Goal of the exercise: What is needed is the run of lines from the one containing "if empty is" through the one containing "obj.matrix_parent_inverse = Matrix.Identity(4)", echoed exactly, with both ends kept and nothing added.

Dataset:
============

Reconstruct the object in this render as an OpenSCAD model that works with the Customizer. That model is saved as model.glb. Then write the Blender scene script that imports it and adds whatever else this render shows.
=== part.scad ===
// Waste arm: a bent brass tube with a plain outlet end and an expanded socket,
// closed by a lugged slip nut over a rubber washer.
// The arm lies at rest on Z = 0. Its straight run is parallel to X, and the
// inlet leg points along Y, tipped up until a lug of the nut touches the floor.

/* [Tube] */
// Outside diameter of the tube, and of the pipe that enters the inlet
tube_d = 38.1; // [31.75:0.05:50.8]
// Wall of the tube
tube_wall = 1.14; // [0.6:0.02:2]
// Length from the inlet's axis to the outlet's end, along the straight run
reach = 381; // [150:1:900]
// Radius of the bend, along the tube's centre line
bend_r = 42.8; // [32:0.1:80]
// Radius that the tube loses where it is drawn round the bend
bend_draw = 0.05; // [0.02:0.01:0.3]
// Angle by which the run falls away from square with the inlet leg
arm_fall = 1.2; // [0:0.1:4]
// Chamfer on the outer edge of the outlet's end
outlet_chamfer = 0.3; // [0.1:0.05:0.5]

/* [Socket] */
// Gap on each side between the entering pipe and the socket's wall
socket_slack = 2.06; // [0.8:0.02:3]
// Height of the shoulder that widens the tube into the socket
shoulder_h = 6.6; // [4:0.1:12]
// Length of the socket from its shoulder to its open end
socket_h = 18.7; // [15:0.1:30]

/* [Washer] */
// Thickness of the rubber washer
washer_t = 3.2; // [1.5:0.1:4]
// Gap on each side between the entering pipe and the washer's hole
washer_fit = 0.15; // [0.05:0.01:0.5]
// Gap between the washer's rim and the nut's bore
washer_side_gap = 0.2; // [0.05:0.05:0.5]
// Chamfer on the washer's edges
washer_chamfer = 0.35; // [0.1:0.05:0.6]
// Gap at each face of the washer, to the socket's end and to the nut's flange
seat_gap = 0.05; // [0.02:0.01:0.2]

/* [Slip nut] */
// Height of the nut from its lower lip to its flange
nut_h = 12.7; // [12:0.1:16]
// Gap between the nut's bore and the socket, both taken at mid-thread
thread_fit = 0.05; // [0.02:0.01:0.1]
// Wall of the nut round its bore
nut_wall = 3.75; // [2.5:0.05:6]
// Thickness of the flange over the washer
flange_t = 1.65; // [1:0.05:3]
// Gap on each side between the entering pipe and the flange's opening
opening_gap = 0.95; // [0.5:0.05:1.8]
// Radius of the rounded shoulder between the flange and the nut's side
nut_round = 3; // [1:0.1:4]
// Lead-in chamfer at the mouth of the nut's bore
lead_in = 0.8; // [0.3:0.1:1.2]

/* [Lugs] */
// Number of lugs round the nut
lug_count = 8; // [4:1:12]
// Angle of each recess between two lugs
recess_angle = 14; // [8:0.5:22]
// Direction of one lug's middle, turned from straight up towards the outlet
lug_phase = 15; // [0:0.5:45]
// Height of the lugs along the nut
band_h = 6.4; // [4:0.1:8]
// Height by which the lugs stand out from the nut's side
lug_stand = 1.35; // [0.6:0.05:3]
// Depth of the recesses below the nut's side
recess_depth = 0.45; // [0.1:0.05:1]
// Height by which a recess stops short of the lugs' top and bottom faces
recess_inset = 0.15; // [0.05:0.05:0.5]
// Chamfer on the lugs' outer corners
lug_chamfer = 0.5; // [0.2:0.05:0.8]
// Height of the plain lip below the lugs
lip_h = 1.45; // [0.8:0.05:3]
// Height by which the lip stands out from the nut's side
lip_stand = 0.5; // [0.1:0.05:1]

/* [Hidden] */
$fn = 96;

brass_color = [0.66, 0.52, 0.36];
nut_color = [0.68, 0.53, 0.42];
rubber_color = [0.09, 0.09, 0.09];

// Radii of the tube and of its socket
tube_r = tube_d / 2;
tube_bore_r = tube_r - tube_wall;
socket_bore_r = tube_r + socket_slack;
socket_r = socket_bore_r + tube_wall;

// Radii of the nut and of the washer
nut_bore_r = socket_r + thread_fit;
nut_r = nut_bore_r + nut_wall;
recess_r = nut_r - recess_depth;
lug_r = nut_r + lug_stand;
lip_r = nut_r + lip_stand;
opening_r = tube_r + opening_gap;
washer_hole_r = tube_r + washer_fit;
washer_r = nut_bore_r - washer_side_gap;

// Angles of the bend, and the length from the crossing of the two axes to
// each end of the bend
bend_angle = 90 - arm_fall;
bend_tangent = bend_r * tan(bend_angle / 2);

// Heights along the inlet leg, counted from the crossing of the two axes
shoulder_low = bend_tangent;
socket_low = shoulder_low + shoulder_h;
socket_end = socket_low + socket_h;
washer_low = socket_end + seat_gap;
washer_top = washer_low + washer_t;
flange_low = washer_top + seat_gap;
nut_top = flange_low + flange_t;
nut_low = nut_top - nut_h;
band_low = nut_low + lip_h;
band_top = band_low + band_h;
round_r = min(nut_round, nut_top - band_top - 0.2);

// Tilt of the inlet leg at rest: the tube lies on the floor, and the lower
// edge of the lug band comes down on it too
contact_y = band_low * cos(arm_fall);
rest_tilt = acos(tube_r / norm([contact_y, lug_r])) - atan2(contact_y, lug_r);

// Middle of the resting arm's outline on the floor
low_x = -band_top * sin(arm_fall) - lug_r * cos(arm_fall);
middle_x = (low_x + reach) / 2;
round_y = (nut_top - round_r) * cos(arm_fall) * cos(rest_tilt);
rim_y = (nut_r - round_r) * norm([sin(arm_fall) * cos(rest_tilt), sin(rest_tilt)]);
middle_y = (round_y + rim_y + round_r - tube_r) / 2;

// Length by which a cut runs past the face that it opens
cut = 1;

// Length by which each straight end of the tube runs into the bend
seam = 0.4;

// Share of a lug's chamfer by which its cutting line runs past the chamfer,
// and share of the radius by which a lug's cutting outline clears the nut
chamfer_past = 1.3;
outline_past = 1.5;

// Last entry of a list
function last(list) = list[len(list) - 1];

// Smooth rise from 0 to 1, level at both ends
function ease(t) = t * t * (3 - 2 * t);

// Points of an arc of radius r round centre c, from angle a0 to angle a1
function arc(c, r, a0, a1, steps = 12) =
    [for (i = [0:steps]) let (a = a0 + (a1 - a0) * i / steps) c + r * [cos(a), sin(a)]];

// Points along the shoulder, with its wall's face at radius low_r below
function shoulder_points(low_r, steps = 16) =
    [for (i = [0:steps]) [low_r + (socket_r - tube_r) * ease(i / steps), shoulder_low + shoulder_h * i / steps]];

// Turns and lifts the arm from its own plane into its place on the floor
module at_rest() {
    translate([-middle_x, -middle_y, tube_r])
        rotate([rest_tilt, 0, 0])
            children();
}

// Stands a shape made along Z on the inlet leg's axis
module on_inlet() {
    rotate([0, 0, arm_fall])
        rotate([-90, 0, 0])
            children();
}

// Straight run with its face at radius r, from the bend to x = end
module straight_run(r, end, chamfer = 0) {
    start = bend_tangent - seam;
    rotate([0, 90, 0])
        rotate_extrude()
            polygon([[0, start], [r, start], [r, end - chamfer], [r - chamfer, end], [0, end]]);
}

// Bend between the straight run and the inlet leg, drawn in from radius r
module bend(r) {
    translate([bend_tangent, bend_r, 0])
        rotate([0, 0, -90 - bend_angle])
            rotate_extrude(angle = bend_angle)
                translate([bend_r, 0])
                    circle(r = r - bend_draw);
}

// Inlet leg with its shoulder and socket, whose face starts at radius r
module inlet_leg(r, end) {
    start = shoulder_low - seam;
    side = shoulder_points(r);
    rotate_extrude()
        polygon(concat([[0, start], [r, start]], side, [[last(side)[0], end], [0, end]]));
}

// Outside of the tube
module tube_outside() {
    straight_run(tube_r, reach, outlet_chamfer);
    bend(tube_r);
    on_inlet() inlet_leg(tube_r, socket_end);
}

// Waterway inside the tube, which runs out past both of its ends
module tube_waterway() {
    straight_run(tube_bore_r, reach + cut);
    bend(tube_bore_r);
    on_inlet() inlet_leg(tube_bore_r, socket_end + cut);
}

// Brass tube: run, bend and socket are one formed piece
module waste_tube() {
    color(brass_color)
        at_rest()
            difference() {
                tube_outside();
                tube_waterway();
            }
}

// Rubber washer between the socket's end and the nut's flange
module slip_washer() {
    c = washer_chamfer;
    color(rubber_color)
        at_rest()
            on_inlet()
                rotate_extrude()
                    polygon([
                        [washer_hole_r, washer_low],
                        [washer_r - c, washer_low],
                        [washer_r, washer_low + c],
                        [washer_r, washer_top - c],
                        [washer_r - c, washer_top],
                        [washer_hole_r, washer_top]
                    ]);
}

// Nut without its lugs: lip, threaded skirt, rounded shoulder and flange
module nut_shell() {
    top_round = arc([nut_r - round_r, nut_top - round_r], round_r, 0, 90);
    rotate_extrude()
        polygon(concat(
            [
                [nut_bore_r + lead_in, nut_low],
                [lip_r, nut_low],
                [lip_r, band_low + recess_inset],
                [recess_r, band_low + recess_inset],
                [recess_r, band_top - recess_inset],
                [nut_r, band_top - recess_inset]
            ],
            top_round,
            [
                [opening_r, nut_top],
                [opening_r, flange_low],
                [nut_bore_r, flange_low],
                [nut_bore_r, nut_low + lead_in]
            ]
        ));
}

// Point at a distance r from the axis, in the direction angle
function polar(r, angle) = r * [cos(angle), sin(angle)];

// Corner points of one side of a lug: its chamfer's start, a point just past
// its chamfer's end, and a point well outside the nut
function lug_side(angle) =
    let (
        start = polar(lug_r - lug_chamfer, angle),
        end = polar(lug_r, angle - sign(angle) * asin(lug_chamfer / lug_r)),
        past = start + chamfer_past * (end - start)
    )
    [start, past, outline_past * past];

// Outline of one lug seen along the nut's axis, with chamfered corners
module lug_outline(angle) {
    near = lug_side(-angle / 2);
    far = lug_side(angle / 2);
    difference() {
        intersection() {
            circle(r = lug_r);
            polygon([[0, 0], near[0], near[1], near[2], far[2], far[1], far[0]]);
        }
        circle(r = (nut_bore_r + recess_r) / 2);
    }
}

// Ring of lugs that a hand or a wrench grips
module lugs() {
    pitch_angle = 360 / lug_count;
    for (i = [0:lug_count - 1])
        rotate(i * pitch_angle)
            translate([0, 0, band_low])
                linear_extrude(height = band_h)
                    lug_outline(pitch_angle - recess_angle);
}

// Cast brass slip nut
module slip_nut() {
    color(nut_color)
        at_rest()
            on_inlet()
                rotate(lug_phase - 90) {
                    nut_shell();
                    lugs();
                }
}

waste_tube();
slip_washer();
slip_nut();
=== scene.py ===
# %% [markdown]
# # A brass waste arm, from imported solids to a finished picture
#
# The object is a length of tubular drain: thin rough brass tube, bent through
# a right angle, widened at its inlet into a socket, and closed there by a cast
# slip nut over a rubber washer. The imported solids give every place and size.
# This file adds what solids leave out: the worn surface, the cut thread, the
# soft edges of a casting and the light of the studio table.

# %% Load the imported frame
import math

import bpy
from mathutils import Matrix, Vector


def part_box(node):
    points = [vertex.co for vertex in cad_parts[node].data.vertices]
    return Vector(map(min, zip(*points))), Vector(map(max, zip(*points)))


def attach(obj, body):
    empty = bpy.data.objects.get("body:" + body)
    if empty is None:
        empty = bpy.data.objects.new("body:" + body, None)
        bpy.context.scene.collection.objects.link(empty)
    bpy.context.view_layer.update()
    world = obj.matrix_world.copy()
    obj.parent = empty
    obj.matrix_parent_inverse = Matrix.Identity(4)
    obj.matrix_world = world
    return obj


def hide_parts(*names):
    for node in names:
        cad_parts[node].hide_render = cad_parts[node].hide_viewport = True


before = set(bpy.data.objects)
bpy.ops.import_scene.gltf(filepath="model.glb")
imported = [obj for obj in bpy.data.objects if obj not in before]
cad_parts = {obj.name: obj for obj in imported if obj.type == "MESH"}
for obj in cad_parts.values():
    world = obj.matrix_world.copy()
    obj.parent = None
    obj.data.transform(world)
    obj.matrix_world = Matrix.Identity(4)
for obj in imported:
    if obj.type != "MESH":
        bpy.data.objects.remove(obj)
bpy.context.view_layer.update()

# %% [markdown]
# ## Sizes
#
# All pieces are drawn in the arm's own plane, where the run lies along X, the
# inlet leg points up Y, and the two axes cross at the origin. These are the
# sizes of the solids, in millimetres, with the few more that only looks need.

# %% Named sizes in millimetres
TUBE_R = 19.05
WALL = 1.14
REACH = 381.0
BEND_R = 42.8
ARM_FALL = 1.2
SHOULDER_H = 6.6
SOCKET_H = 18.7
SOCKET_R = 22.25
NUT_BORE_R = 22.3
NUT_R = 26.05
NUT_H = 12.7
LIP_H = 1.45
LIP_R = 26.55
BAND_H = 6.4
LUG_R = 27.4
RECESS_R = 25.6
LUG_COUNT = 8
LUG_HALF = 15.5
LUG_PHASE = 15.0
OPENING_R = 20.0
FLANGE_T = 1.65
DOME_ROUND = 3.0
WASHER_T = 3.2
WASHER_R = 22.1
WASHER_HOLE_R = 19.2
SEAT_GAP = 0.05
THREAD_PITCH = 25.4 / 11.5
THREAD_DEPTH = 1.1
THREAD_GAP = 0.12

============

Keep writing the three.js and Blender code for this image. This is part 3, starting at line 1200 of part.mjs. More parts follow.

============

Result of this exercise:
    if empty is None:
        empty = bpy.data.objects.new("body:" + body, None)
        bpy.context.scene.collection.objects.link(empty)
    bpy.context.view_layer.update()
    world = obj.matrix_world.copy()
    obj.parent = empty
    obj.matrix_parent_inverse = Matrix.Identity(4)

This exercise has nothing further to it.